I wonder what postmodern football looks like.  
Why do you do that, then?
Hang on, who are you? And what are you doing interrupting me in italics?
I'm your creation, you postmodernist fool. For some reason you've decided to write this post in the form of a dialogue. And by the way, I ask the questions. Carry on.
OK. Ask your next question. (I already know what it is, obviously.)
Postmodernism? Isn't that what passes for cleverness in television these days ...
Carry on.
Such as Sherlock
Yes! I'm so glad you mentioned that.
Can I nip out for a fag while you're telling everybody your views on Sherlock?
Fine. Five minutes should be plenty. The thing about Sherlock is that the first half is always rubbish, a bewildering mass of inept characterisation and clumsy exposition. It looks fantastic, but nothing is happening. You're tempted to watch something else.
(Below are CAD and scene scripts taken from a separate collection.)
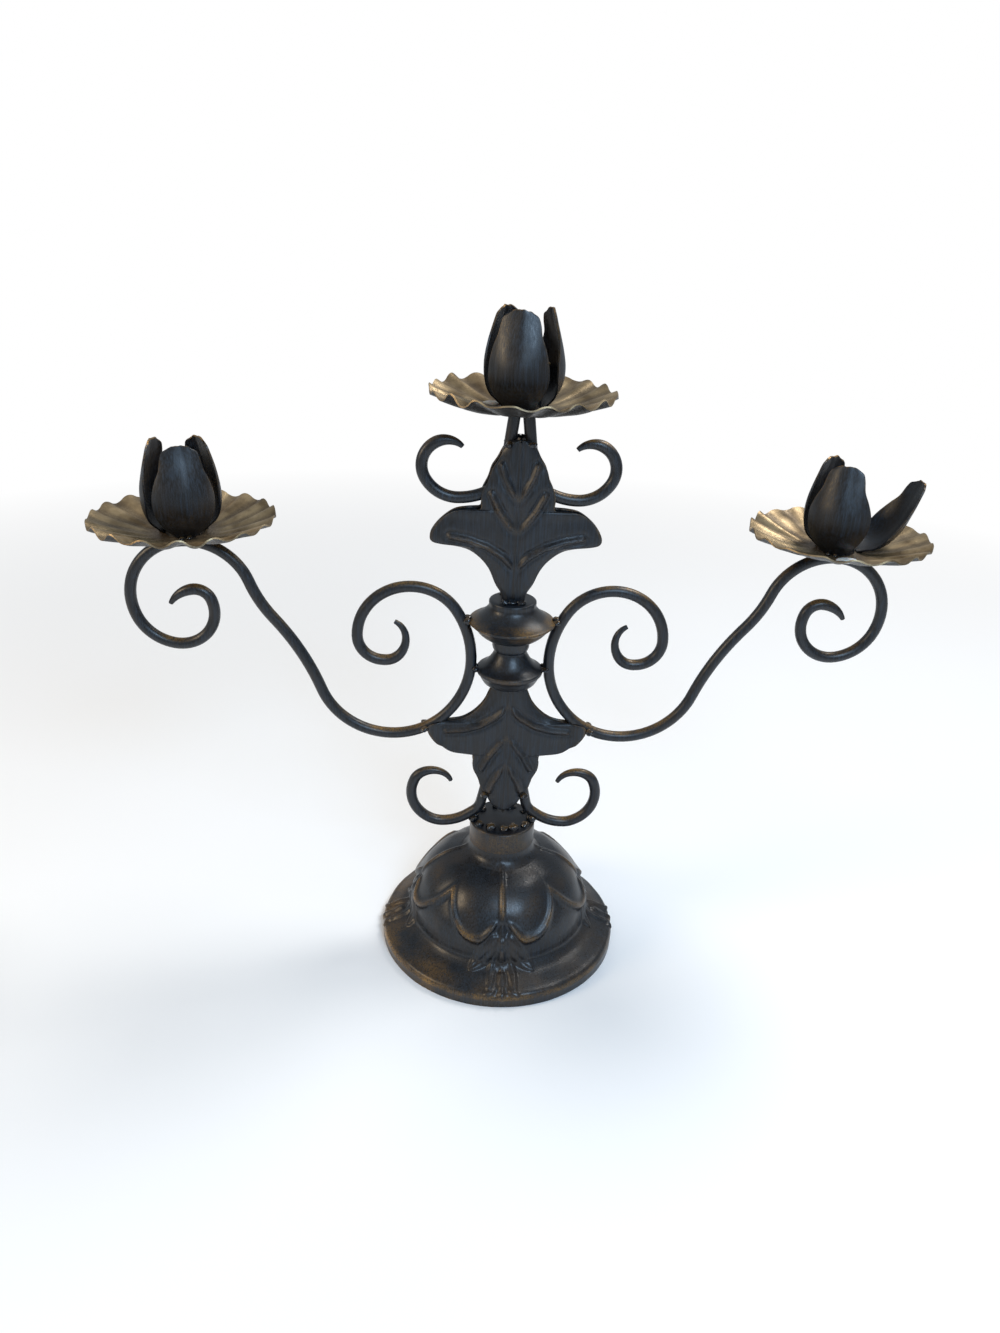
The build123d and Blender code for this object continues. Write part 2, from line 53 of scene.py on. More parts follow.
stands_at = Vector((-0.043, -0.652, 0.544))
facing = Matrix((across, upright, -ahead)).transposed().to_4x4()
view.matrix_world = Matrix.Translation(stands_at) @ facing
bpy.context.scene.camera = view
bpy.context.scene.view_settings.view_transform = "Standard"


def tone(code):
    """A colour written as sRGB hex, turned into linear values."""
    parts = [int(code[i : i + 2], 16) / 255 for i in (1, 3, 5)]
    return [p / 12.92 if p <= 0.04045 else ((p + 0.055) / 1.055) ** 2.4 for p in parts] + [1]


def node(tree, kind, options, inputs):
    """Adds a node with its options, and sets or links its inputs."""
    made = tree.nodes.new("ShaderNode" + kind)
    for option, value in options.items():
        setattr(made, option, value)
    for name, value in inputs.items():
        if isinstance(value, bpy.types.NodeSocket):
            tree.links.new(value, made.inputs[name])
        else:
            made.inputs[name].default_value = value
    return made


# The table and the light: a white tabletop under soft light, cool from the front, warm from the left.
# What the camera sees behind the object is white: the tabletop brightens with distance, and the sky is white.
bpy.ops.object.select_all(action="DESELECT")
bpy.ops.mesh.primitive_plane_add(size=9, location=(0, 0, 0))
tabletop = bpy.context.object
tabletop.name = "tabletop"
table_white = bpy.data.materials.new("matt_white_table")
table_white.use_nodes = True
tree = table_white.node_tree
shader = tree.nodes["Principled BSDF"]
shader.inputs["Roughness"].default_value = 0.9
shader.inputs["Specular IOR Level"].default_value = 0.1
place = node(tree, "TexCoord", {}, {})
cloud = node(tree, "TexNoise", {}, {"Vector": place.outputs["Object"], "Scale": 3.0, "Detail": 2.0})
pale = node(
    tree, "Mix", {"data_type": "RGBA"}, {0: cloud.outputs["Fac"], 6: tone("#f6f6f6"), 7: tone("#fbfbfb")}
)
tree.links.new(pale.outputs[2], shader.inputs["Base Color"])
away = node(tree, "VectorMath", {"operation": "LENGTH"}, {0: place.outputs["Object"]})
far = node(tree, "MapRange", {}, {0: away.outputs["Value"], 1: 0.45, 2: 1.5})
rays = node(tree, "LightPath", {}, {})
glow = node(tree, "Math", {"operation": "MULTIPLY"}, {0: far.outputs[0], 1: rays.outputs["Is Camera Ray"]})
backdrop = node(tree, "Emission", {}, {"Color": tone("#ffffff"), "Strength": 1.0})
floor = node(tree, "MixShader", {}, {0: glow.outputs[0], 1: shader.outputs[0], 2: backdrop.outputs[0]})
tree.links.new(floor.outputs[0], tree.nodes["Material Output"].inputs["Surface"])
tabletop.data.materials.append(table_white)

world = bpy.data.worlds.new("studio")
bpy.context.scene.world = world
world.use_nodes = True
tree = world.node_tree
tree.nodes.clear()
rays = node(tree, "LightPath", {}, {})
seen = node(
    tree,
    "Math",
    {"operation": "MAXIMUM"},
    {0: rays.outputs["Is Camera Ray"], 1: rays.outputs["Is Transmission Ray"]},
)
white = node(tree, "Background", {}, {"Color": (1, 1, 1, 1), "Strength": 1.0})
soft = node(tree, "Background", {}, {"Color": (0.88, 0.94, 1, 1), "Strength": 0.45})
either = node(tree, "MixShader", {}, {0: seen.outputs[0], 1: soft.outputs[0], 2: white.outputs[0]})
node(tree, "OutputWorld", {}, {"Surface": either.outputs[0]})

for name, spot, aim, size, watts, tint in (
    ("window_light", (0.35, -1.1, 1.15), (0, 0, 0.25), 0.6, 11.0, (0.5, 0.73, 1.0)),
    ("high_light", (0.75, 0.35, 1.5), (0, 0, 0.2), 0.6, 13.5, (1.0, 0.98, 0.95)),
    ("warm_light", (-1.2, -0.35, 0.8), (0, 0, 0.2), 0.5, 6.0, (1.0, 0.78, 0.52)),
):
    lamp = bpy.data.lights.new(name, "AREA")
    lamp.shape = "DISK"
    lamp.size = size
    lamp.energy = watts
    lamp.color = tint
    stand = bpy.data.objects.new(name, lamp)
    bpy.context.scene.collection.objects.link(stand)
    stand.location = spot
    stand.rotation_euler = (Vector(aim) - Vector(spot)).to_track_quat("-Z", "Y").to_euler()


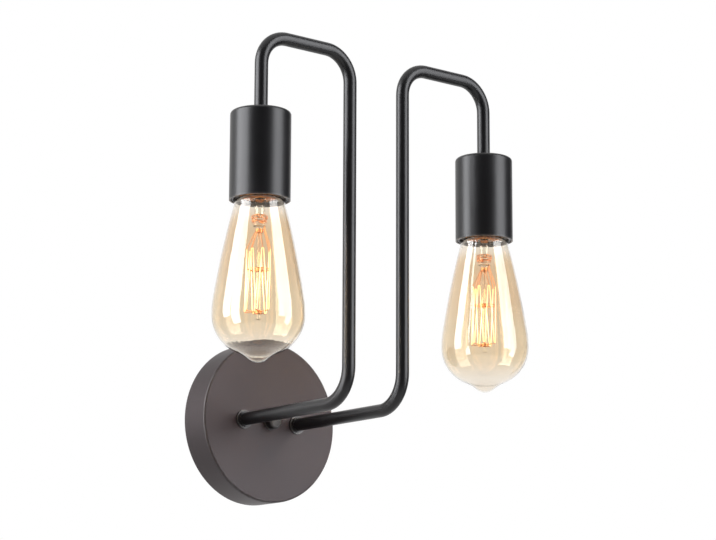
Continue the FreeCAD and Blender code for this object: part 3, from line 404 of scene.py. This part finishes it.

Then, in the second half, some actual plot comes along, some ideas, and for a while it all seems good, and the programme ends and you think that was good. But then, about half an hour later, you think no, actually, it was rubbish. What appeared to be a cleverly constructed plot was in fact all smoke and mirrors. Shit! you think, I've been conned. And you realise you've wasted 90 minutes of your scarce time on this earth.
Excuse me!
What? Back already?
Remembered I don't smoke. As you should have known. And I'm quite peeved that you've used italics. Italics are mine.
Sorry. Well?
You're claiming Sherlock was rubbish. You do realise this puts you in a scorned minority. Even the great Sam Wollaston ...
Don't get me started on him!
Sorry. But can I mention this is, notionally at least, a post about a football match?
Fair point. I'll keep this in note form. First half: rubbish, inept, bewildering, tempted to go home. Second half: some ideas, some skill, seems good. Half an hour later: realisation that rescuing a draw at home to Oxford Utd is rubbish. Shit. Conned.
Still. A cup run, eh?
Strictly speaking, a third round replay doesn't count as a cup run, but, yeah, I'll take it.